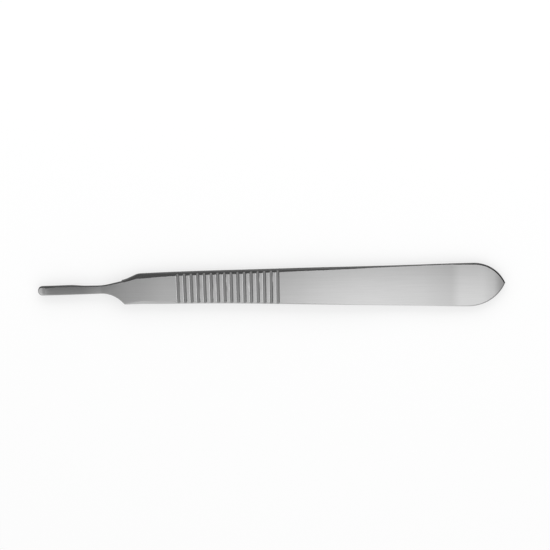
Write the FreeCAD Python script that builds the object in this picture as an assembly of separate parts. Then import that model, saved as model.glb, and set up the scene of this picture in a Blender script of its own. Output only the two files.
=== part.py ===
"""Scalpel handle with the No. 3 blade fitting, forged and ground from one piece of stainless steel.

Frame, in millimetres: +X runs from the blade end to the pointed tail, +Y is the spine edge, and +Z is up.
The handle lies on the face that carries the blade boss, so the plain back of the tang looks up.
The origin is under the middle of the handle, on the surface that it rests on.

Stations are distances along the handle from the tip of the tang, and lengths to the point run from the tail.
Heights are measured from the middle plane of the handle until the last step sets it on its face.
"""

import FreeCAD, Part
import math
import os

# Whole handle
LENGTH = 125.0
GRIP_THICKNESS = 3.5
TAIL_THICKNESS = 1.5
TAIL_SWELL_THICKNESS = 1.64
POINT_THICKNESS = 1.0

# Plan: the spine is the straighter long edge, the belly is the one on the cutting side
TANG_WIDTH = 2.3
TANG_TIP_Y = -0.1
TANG_TIP_DROOP = 0.17
SPINE_TIP_RADIUS = 1.0
BELLY_TIP_RADIUS = 1.1
TIP_FLAT = 0.04
TANG_STRAIGHT_LENGTH = 9.0
NECK_BEND_RADIUS = 40.0
SPINE_NECK_Y = 1.13
SPINE_NECK_RADIUS = 15.0
SPINE_FOOT_STATION = 23.3
SPINE_FOOT_Y = 2.48
SPINE_FOOT_RADIUS = 6.0
SPINE_FOOT_ANGLE = 13.0
SPINE_SHOULDER_STATION = 26.75
SPINE_SHOULDER_Y = 4.13
SPINE_SHOULDER_RADIUS = 4.0
SPINE_BEND_STATION = 45.0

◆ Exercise
Reproduce the entire listing word for word.

◆ The completed task
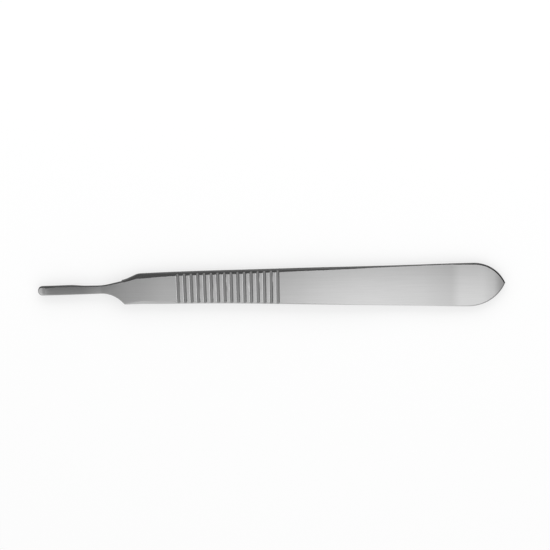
Write the FreeCAD Python script that builds the object in this picture as an assembly of separate parts. Then import that model, saved as model.glb, and set up the scene of this picture in a Blender script of its own. Output only the two files.
=== part.py ===
"""Scalpel handle with the No. 3 blade fitting, forged and ground from one piece of stainless steel.

Frame, in millimetres: +X runs from the blade end to the pointed tail, +Y is the spine edge, and +Z is up.
The handle lies on the face that carries the blade boss, so the plain back of the tang looks up.
The origin is under the middle of the handle, on the surface that it rests on.

Stations are distances along the handle from the tip of the tang, and lengths to the point run from the tail.
Heights are measured from the middle plane of the handle until the last step sets it on its face.
"""

import FreeCAD, Part
import math
import os

# Whole handle
LENGTH = 125.0
GRIP_THICKNESS = 3.5
TAIL_THICKNESS = 1.5
TAIL_SWELL_THICKNESS = 1.64
POINT_THICKNESS = 1.0

# Plan: the spine is the straighter long edge, the belly is the one on the cutting side
TANG_WIDTH = 2.3
TANG_TIP_Y = -0.1
TANG_TIP_DROOP = 0.17
SPINE_TIP_RADIUS = 1.0
BELLY_TIP_RADIUS = 1.1
TIP_FLAT = 0.04
TANG_STRAIGHT_LENGTH = 9.0
NECK_BEND_RADIUS = 40.0
SPINE_NECK_Y = 1.13
SPINE_NECK_RADIUS = 15.0
SPINE_FOOT_STATION = 23.3
SPINE_FOOT_Y = 2.48
SPINE_FOOT_RADIUS = 6.0
SPINE_FOOT_ANGLE = 13.0
SPINE_SHOULDER_STATION = 26.75
SPINE_SHOULDER_Y = 4.13
SPINE_SHOULDER_RADIUS = 4.0
SPINE_BEND_STATION = 45.0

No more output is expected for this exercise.